>> start Record extracts
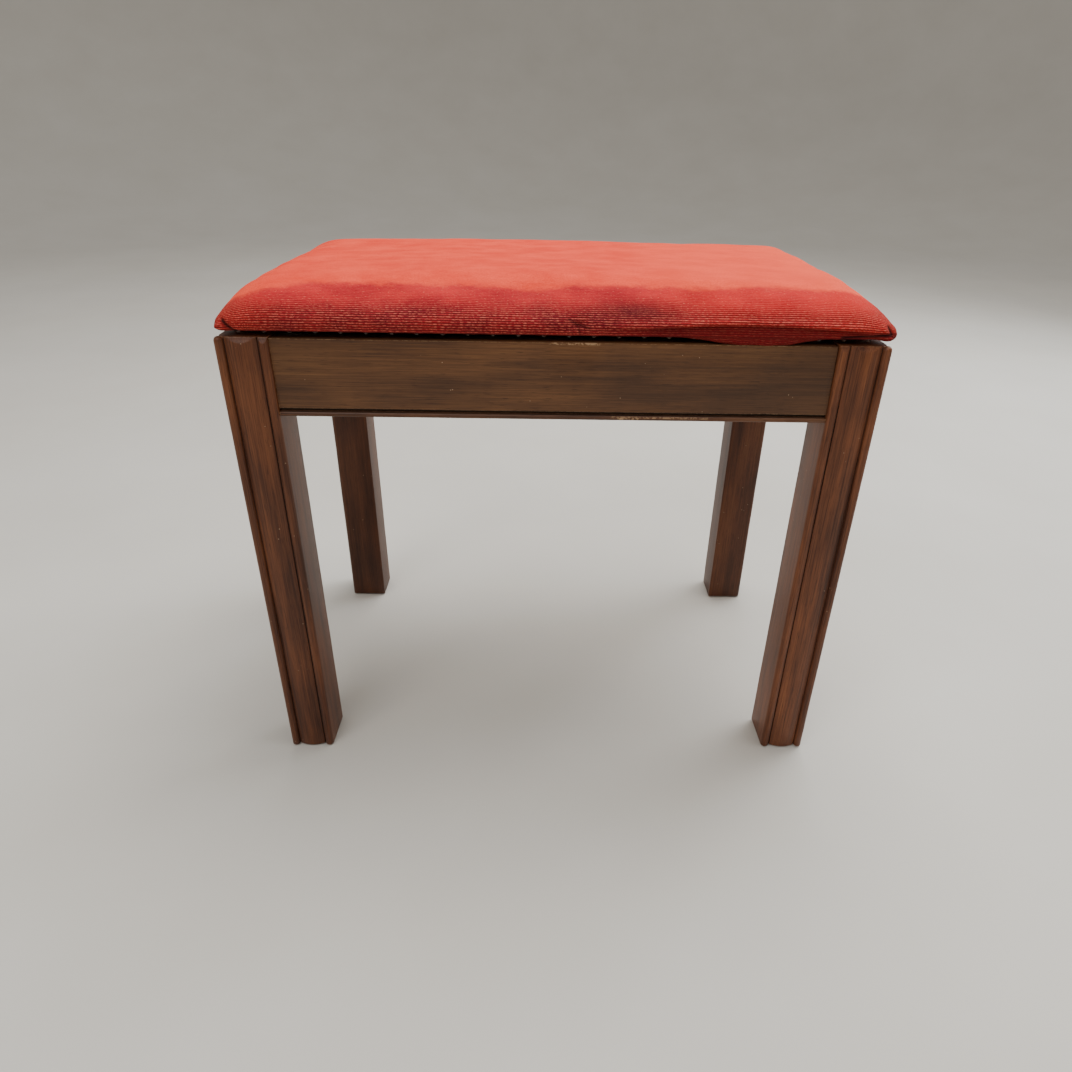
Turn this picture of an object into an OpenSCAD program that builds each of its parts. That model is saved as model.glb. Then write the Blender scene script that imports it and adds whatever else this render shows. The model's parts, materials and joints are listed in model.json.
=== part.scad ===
// Music stool: four reeded legs, a moulded apron that makes a shallow music box,
// and an upholstered lid on two butt hinges with a folding stay.
// Millimetres. Origin on the floor under the middle of the stool, +Z up,
// +X to the right of someone facing the front, and the front towards -Y.

/* [Overall size] */
// Width over the legs
stool_w = 560; // [540:5:620]
// Depth over the legs
stool_d = 340; // [330:5:380]
// Height of the leg tops above the floor
leg_top = 448; // [430:1:480]

/* [Legs] */
// Width of a leg, the same both ways
leg_w = 44.5; // [43:0.5:48]
// Depth of the grooves between the reeds
reed_d = 3; // [2:0.25:3.5]
// Radius of the bead on the outer corner
corner_bead_r = 4; // [3.5:0.25:4.5]
// Radius of the bead beside the rail
inner_bead_r = 4.25; // [3.75:0.25:4.5]
// Width of the two narrow grooves
groove_w = 0.9; // [0.6:0.1:1.2]
// How far the bevel on a leg top drops at the outer faces
top_bevel_drop = 4.5; // [3:0.5:6]
// Thickness of the glide under each foot
glide_h = 2; // [1.5:0.5:4]

/* [Rails] */
// Height of a rail without its bead
rail_h = 62.5; // [58:0.5:75]
// Thickness of a rail
rail_t = 18; // [16:0.5:20]
// How far a rail stands back from the leg faces
rail_back = 3.5; // [2:0.5:5]
// Height of the bead along the bottom
bead_h = 4.5; // [3.5:0.5:6]
// How far the bead stands in front of the rail
bead_proud = 1.2; // [0.5:0.1:2]
// Height of the groove between rail and bead
quirk_h = 2.8; // [2:0.1:4]
// Depth of that groove
quirk_d = 2.5; // [1.5:0.1:3.5]
// Length of each tenon
tenon_l = 20; // [15:1:22]
// Thickness of each tenon
tenon_t = 8; // [6:0.5:9]
// Thickness of the plywood floor of the music box
panel_t = 4; // [3:0.5:6]

/* [Seat] */
// Space between the leg tops and the seat
seat_gap = 4; // [3:0.5:5]
// Thickness of the seat at its middle
seat_h = 33; // [28:1:40]
// How far the seat side stands in from the leg faces
seat_in = 3.5; // [2:0.5:6]
// Thickness of the plywood board
board_t = 12; // [9:1:15]
// Thickness of the cover cloth
cloth_t = 2; // [1:0.25:2.5]
// Width of cloth turned under the board
turn_under = 38; // [30:1:45]
// Distance between the tacks
tack_pitch = 20.5; // [15:0.5:40]

/* [Hinges and stay] */
// Length of a butt hinge
hinge_l = 50; // [40:5:60]
// Distance of each hinge from the middle
hinge_x = 170; // [120:5:190]
// Thickness of a hinge leaf
leaf_t = 1.4; // [1.2:0.1:1.6]
// Length of a hinge leaf from the pin
leaf_w = 17; // [14:0.5:17.5]
// Angle of the open lid
lid_open = 98; // [90:1:100]
// Thickness of the stay's brass strip
stay_t = 1.6; // [1.2:0.1:1.8]
// Half the width of a stay arm
stay_r = 6; // [5:0.5:6]

/* [Hidden] */

$fn = 48;
eps = 0.01;
half_w = stool_w / 2;
half_d = stool_d / 2;

wood = [0.36, 0.20, 0.13];
ply = [0.72, 0.56, 0.38];
brass = [0.72, 0.56, 0.27];
steel = [0.62, 0.62, 0.62];
velvet = [0.75, 0.16, 0.11];

// Heights
rail_top = leg_top - 1;
rail_low = rail_top - rail_h;
bead_low = rail_low - bead_h;
seat_low = leg_top + seat_gap;
seat_top = seat_low + seat_h;
fold_t = 1.2;                     // cloth turned under, pressed flat
board_low = seat_low + fold_t;
lining_t = 0.8;

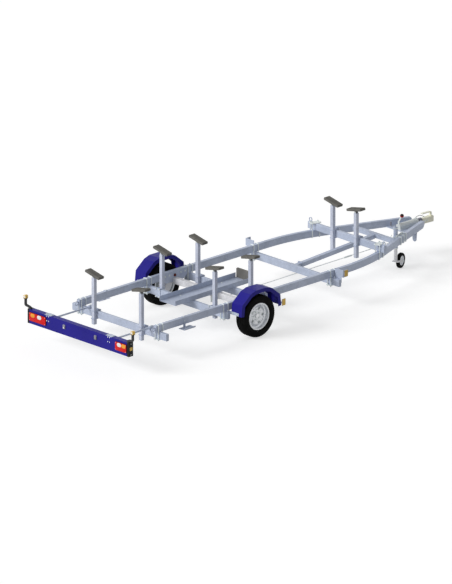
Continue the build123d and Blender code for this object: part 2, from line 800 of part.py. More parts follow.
>> end Record extracts
◆ Task ◆
Repeat each entry word for word.

◆ Solution to the problem ◆
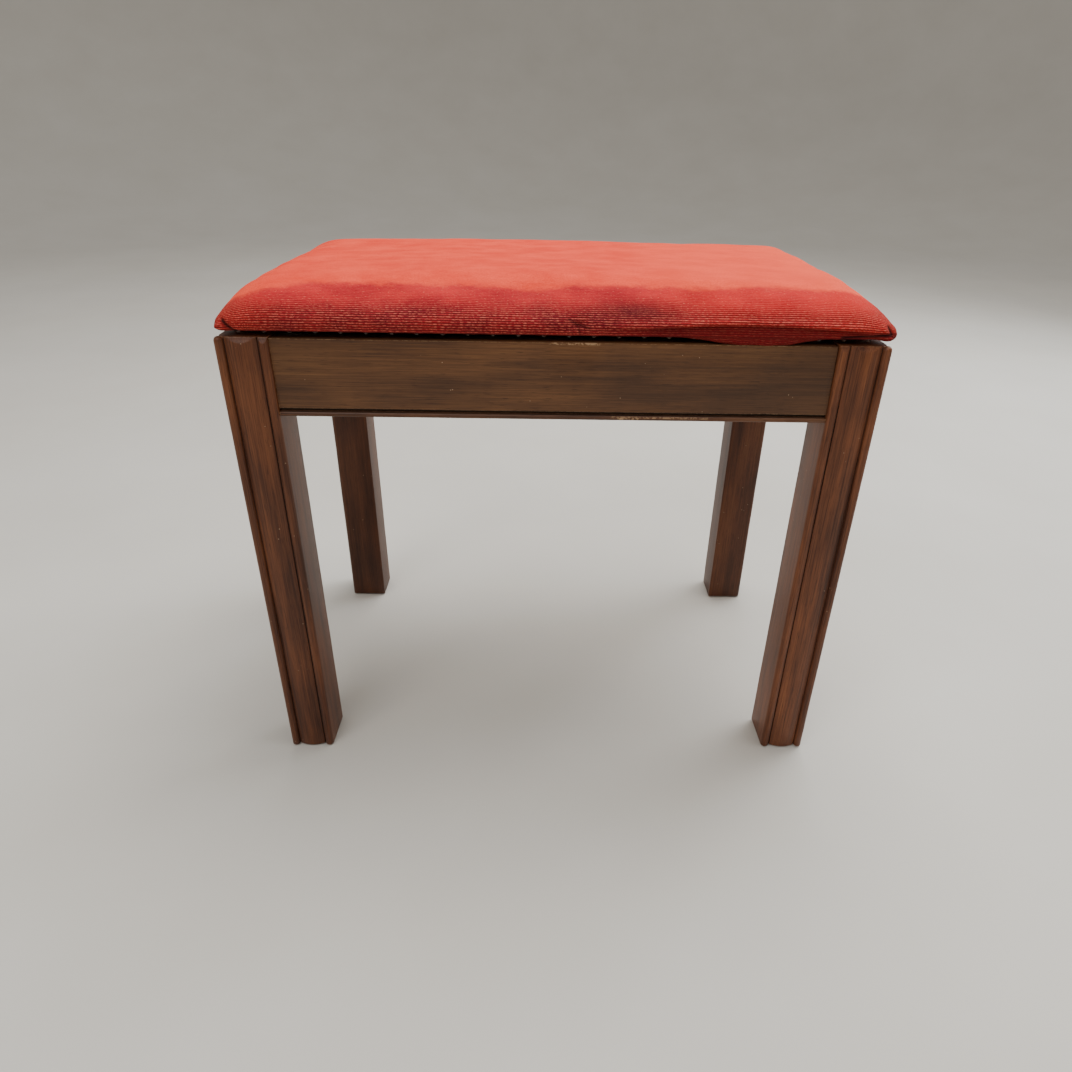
Turn this picture of an object into an OpenSCAD program that builds each of its parts. That model is saved as model.glb. Then write the Blender scene script that imports it and adds whatever else this render shows. The model's parts, materials and joints are listed in model.json.
=== part.scad ===
// Music stool: four reeded legs, a moulded apron that makes a shallow music box,
// and an upholstered lid on two butt hinges with a folding stay.
// Millimetres. Origin on the floor under the middle of the stool, +Z up,
// +X to the right of someone facing the front, and the front towards -Y.

/* [Overall size] */
// Width over the legs
stool_w = 560; // [540:5:620]
// Depth over the legs
stool_d = 340; // [330:5:380]
// Height of the leg tops above the floor
leg_top = 448; // [430:1:480]

/* [Legs] */
// Width of a leg, the same both ways
leg_w = 44.5; // [43:0.5:48]
// Depth of the grooves between the reeds
reed_d = 3; // [2:0.25:3.5]
// Radius of the bead on the outer corner
corner_bead_r = 4; // [3.5:0.25:4.5]
// Radius of the bead beside the rail
inner_bead_r = 4.25; // [3.75:0.25:4.5]
// Width of the two narrow grooves
groove_w = 0.9; // [0.6:0.1:1.2]
// How far the bevel on a leg top drops at the outer faces
top_bevel_drop = 4.5; // [3:0.5:6]
// Thickness of the glide under each foot
glide_h = 2; // [1.5:0.5:4]

/* [Rails] */
// Height of a rail without its bead
rail_h = 62.5; // [58:0.5:75]
// Thickness of a rail
rail_t = 18; // [16:0.5:20]
// How far a rail stands back from the leg faces
rail_back = 3.5; // [2:0.5:5]
// Height of the bead along the bottom
bead_h = 4.5; // [3.5:0.5:6]
// How far the bead stands in front of the rail
bead_proud = 1.2; // [0.5:0.1:2]
// Height of the groove between rail and bead
quirk_h = 2.8; // [2:0.1:4]
// Depth of that groove
quirk_d = 2.5; // [1.5:0.1:3.5]
// Length of each tenon
tenon_l = 20; // [15:1:22]
// Thickness of each tenon
tenon_t = 8; // [6:0.5:9]
// Thickness of the plywood floor of the music box
panel_t = 4; // [3:0.5:6]

/* [Seat] */
// Space between the leg tops and the seat
seat_gap = 4; // [3:0.5:5]
// Thickness of the seat at its middle
seat_h = 33; // [28:1:40]
// How far the seat side stands in from the leg faces
seat_in = 3.5; // [2:0.5:6]
// Thickness of the plywood board
board_t = 12; // [9:1:15]
// Thickness of the cover cloth
cloth_t = 2; // [1:0.25:2.5]
// Width of cloth turned under the board
turn_under = 38; // [30:1:45]
// Distance between the tacks
tack_pitch = 20.5; // [15:0.5:40]

/* [Hinges and stay] */
// Length of a butt hinge
hinge_l = 50; // [40:5:60]
// Distance of each hinge from the middle
hinge_x = 170; // [120:5:190]
// Thickness of a hinge leaf
leaf_t = 1.4; // [1.2:0.1:1.6]
// Length of a hinge leaf from the pin
leaf_w = 17; // [14:0.5:17.5]
// Angle of the open lid
lid_open = 98; // [90:1:100]
// Thickness of the stay's brass strip
stay_t = 1.6; // [1.2:0.1:1.8]
// Half the width of a stay arm
stay_r = 6; // [5:0.5:6]

/* [Hidden] */

$fn = 48;
eps = 0.01;
half_w = stool_w / 2;
half_d = stool_d / 2;

wood = [0.36, 0.20, 0.13];
ply = [0.72, 0.56, 0.38];
brass = [0.72, 0.56, 0.27];
steel = [0.62, 0.62, 0.62];
velvet = [0.75, 0.16, 0.11];

// Heights
rail_top = leg_top - 1;
rail_low = rail_top - rail_h;
bead_low = rail_low - bead_h;
seat_low = leg_top + seat_gap;
seat_top = seat_low + seat_h;
fold_t = 1.2;                     // cloth turned under, pressed flat
board_low = seat_low + fold_t;
lining_t = 0.8;

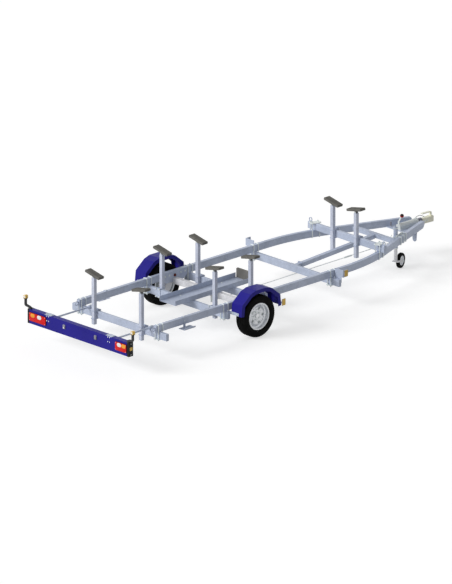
Continue the build123d and Blender code for this object: part 2, from line 800 of part.py. More parts follow.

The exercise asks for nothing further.